There are signs that Reverend Adam Smallbone is an endangered species as the Area Dean and Diocesan Secretary scent blood and are on the tracks of pastorally reorganising St Saviour in the Marshes out of existence. There are signs that there is no room in ministry for the Micks and Colins of the world. Presence and engagement are what satisfies the Adam Smallbones of the Church of England. Up and down the country clergy are present, engaged and overwhelmed by the poverty and deprivation of their parishes. (And research suggests that clergy have the most satisfying occupation.)

Area Dean, Diocesan Secretary and Archdeacon all scoff at Adam’s “presence and engaging”. They probably think that Adam has had his chance. If he was any good he would have a larger congregation. (Archbishop Justin later apologised for the impression he gave that good vicars mean growth. It’s not as predictable as that.) I hope the Area Dean and Diocesan Secretary don’t win. There aren’t many people who Colin can talk to, and there aren’t many doors that Mick can knock on. Presence and engagement ought to be the measure of ministry in such communities, not bums on seats.

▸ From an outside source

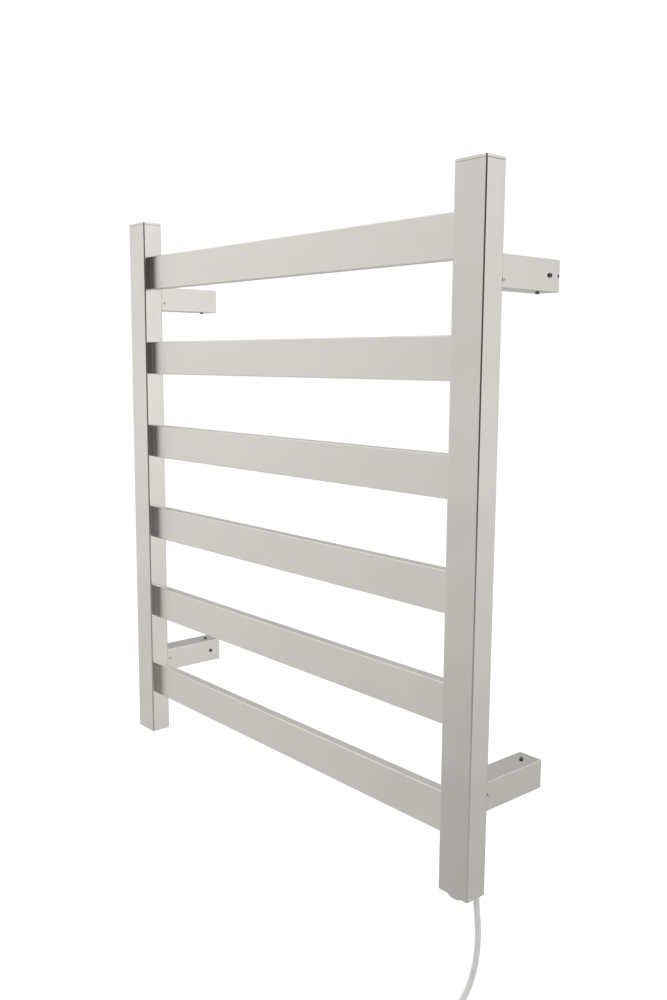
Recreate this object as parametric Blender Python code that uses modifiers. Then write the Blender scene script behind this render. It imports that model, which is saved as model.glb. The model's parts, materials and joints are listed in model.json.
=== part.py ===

It is true that Adam is out of his depth. He probably did do better in his previous country parish. But here he is in inner-city London. He and his achievements look very small when compared to the Imam and his achievements. Adam wonders whether his ministry would be more successful if there were more rules. But, unlike Islam, little Christianity is very short on rules and perhaps feeling out of our depth should be typical for clergy. Isn’t it natural to feel overwhelmed by the dilapidated children’s playground, the crushing poverty and the huge culture gap between church and community?

Adam Smallbone, Reader Nigel, the congregation of St Saviour in the Marshes and the community they are a part of need our support. They need a pastoral reorganisation that makes their presence and engagement more sustainable and fruitful. Area Dean and Diocesan Secretary please take note.